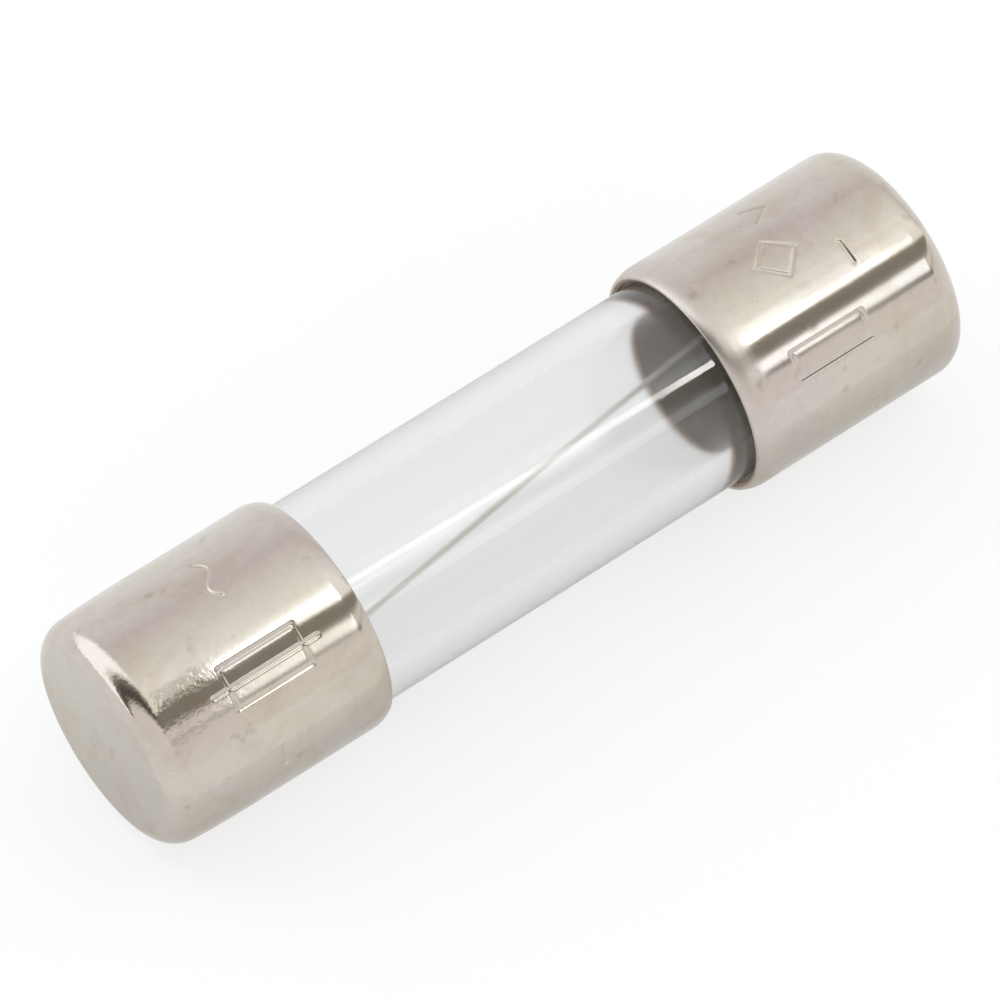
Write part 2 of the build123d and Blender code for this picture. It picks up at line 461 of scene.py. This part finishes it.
def wire_metal():
    """Tinned wire, dull and pale."""
    nodes = Nodes("element_wire")
    nodes.shader.inputs["Metallic"].default_value = 0.2
    stains = nodes.noise(0.4, detail=3)
    nodes.colour(nodes.ramp(stains, [(0.35, (0.95, 0.92, 0.82)), (0.65, (0.98, 0.955, 0.88))]))
    nodes.roughness(nodes.ramp(stains, [(0.3, 0.42), (0.7, 0.55)]))
    return nodes.material


def solder_metal():
    """Frozen tin solder, with a skin of flux in places."""
    nodes = Nodes("tin_solder")
    nodes.shader.inputs["Metallic"].default_value = 1.0
    grain = nodes.noise(0.25, detail=5, roughness=0.65)
    flux = nodes.ramp(nodes.noise(0.8, detail=2), [(0.5, 0.0), (0.7, 0.6)])
    tin = nodes.ramp(grain, [(0.3, (0.42, 0.42, 0.41)), (0.7, (0.60, 0.60, 0.58))])
    nodes.colour(nodes.mix(flux, tin, (0.30, 0.20, 0.10)))
    nodes.roughness(nodes.ramp(grain, [(0.3, 0.3), (0.7, 0.5)]))
    nodes.bump(grain, 0.004)
    return nodes.material


# Pieces


def keep(piece, node):
    """Puts a finished piece in place of its CAD node."""
    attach(piece, "root")
    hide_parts(node)


def cap_relief(marks, mouth_x, seed, taper):
    """The relief of a cap's outside: stamped marks, and the slight waves and taper of drawn metal."""
    corner_x, corner_radius = HALF_LENGTH - CAP_CORNER_RADIUS, CAP_RADIUS - CAP_CORNER_RADIUS

    def relief(x, radius, angle):
        turn = np.radians(angle)
        from_lip = np.abs(x) - mouth_x - LIP_REACH
        from_corner = corner_x - np.abs(x)
        level = smooth_step(np.minimum(from_lip, from_corner) / WAVE_RUN_IN)
        wave = np.sin(4 * turn + 0.9 * x + seed) + 0.7 * np.sin(7 * turn - 1.9 * x + 2 * seed) - 1.7
        on_wall = np.minimum(from_lip, from_corner) > 0
        on_wall &= radius > CAP_INNER_RADIUS + CAP_WALL / 2
        past_corner = np.maximum(np.abs(x) - corner_x, 0)
        outside = np.hypot(past_corner, radius - corner_radius) > CAP_CORNER_RADIUS - CAP_WALL / 2
        narrowing = taper * np.maximum(np.abs(x) - TAPER_START, 0) ** 2
        narrowing *= np.clip((radius - corner_radius) / CAP_CORNER_RADIUS, 0, 1)
        raised = np.where(on_wall, WAVE * wave * level - pressed_depth(x, angle, marks), 0)
        return raised - np.where(outside, narrowing, 0)

    return relief


def make_cap(name, side, length, marks, metals, seed, taper):
    """A drawn cap. side is -1 for the left one, and taper says how fast its closed end narrows."""
    places = [side * x for _, x, _ in marks]
    angles = [angle for _, _, angle in marks]
    mouth_x = HALF_LENGTH - length
    wall_end = HALF_LENGTH - CAP_CORNER_RADIUS
    fine_start, fine_end = min(places) - MARK_ROOM_X, max(places) + MARK_ROOM_X
    wall = stepped(mouth_x + LIP_REACH, wall_end, fine_start, fine_end)
    plated, worn_edge, hollow = cap_outline(length, wall[::-1])
    piece = turned(
        name,
        plated + worn_edge + hollow,
        angles_around(min(angles) - MARK_ROOM_TURN, max(angles) + MARK_ROOM_TURN),
        metals,
        relief=cap_relief(marks, mouth_x, seed, taper),
        side=side,
        changes=(len(plated) - 1, len(plated) + len(worn_edge) - 1),
    )
    keep(piece, name)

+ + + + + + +

Include the first line, the line containing "hide_parts(node)", and every line between them, copied exactly from the material above; output no other line.

* **Task output**:
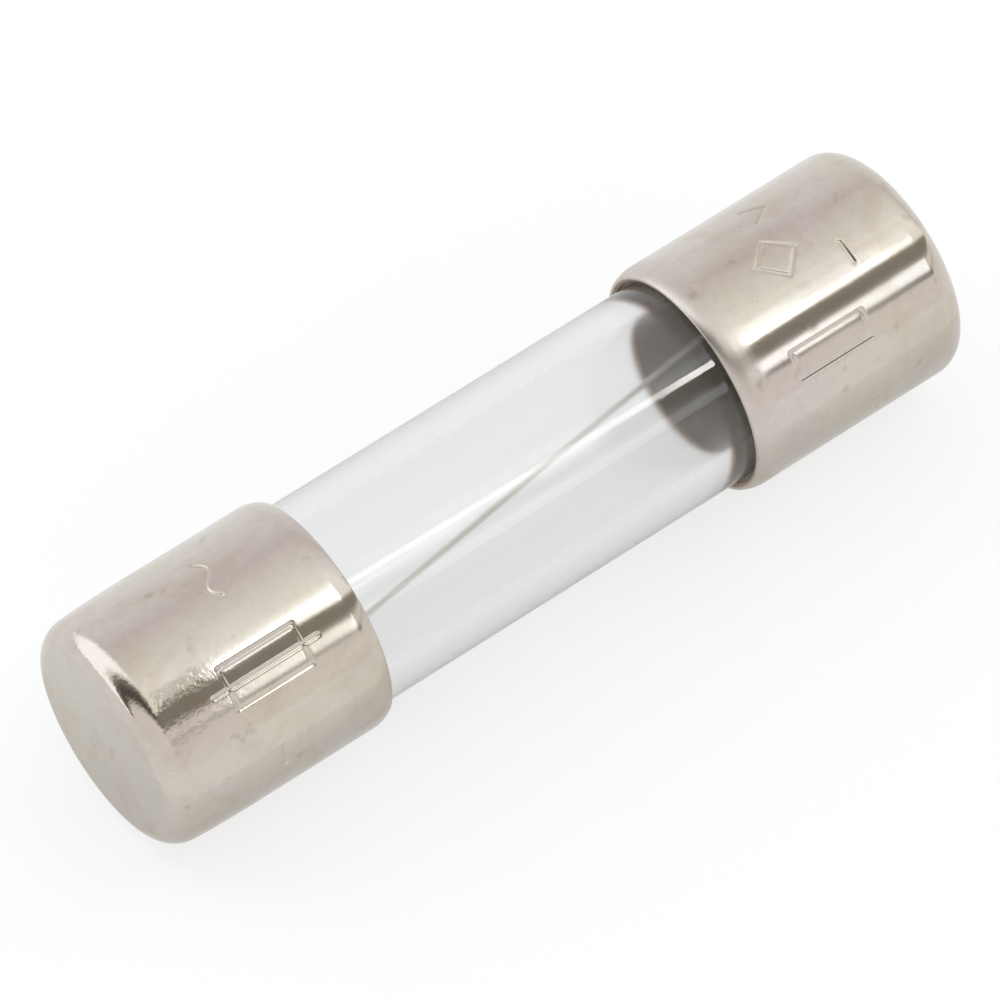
Write part 2 of the build123d and Blender code for this picture. It picks up at line 461 of scene.py. This part finishes it.
def wire_metal():
    """Tinned wire, dull and pale."""
    nodes = Nodes("element_wire")
    nodes.shader.inputs["Metallic"].default_value = 0.2
    stains = nodes.noise(0.4, detail=3)
    nodes.colour(nodes.ramp(stains, [(0.35, (0.95, 0.92, 0.82)), (0.65, (0.98, 0.955, 0.88))]))
    nodes.roughness(nodes.ramp(stains, [(0.3, 0.42), (0.7, 0.55)]))
    return nodes.material


def solder_metal():
    """Frozen tin solder, with a skin of flux in places."""
    nodes = Nodes("tin_solder")
    nodes.shader.inputs["Metallic"].default_value = 1.0
    grain = nodes.noise(0.25, detail=5, roughness=0.65)
    flux = nodes.ramp(nodes.noise(0.8, detail=2), [(0.5, 0.0), (0.7, 0.6)])
    tin = nodes.ramp(grain, [(0.3, (0.42, 0.42, 0.41)), (0.7, (0.60, 0.60, 0.58))])
    nodes.colour(nodes.mix(flux, tin, (0.30, 0.20, 0.10)))
    nodes.roughness(nodes.ramp(grain, [(0.3, 0.3), (0.7, 0.5)]))
    nodes.bump(grain, 0.004)
    return nodes.material


# Pieces


def keep(piece, node):
    """Puts a finished piece in place of its CAD node."""
    attach(piece, "root")
    hide_parts(node)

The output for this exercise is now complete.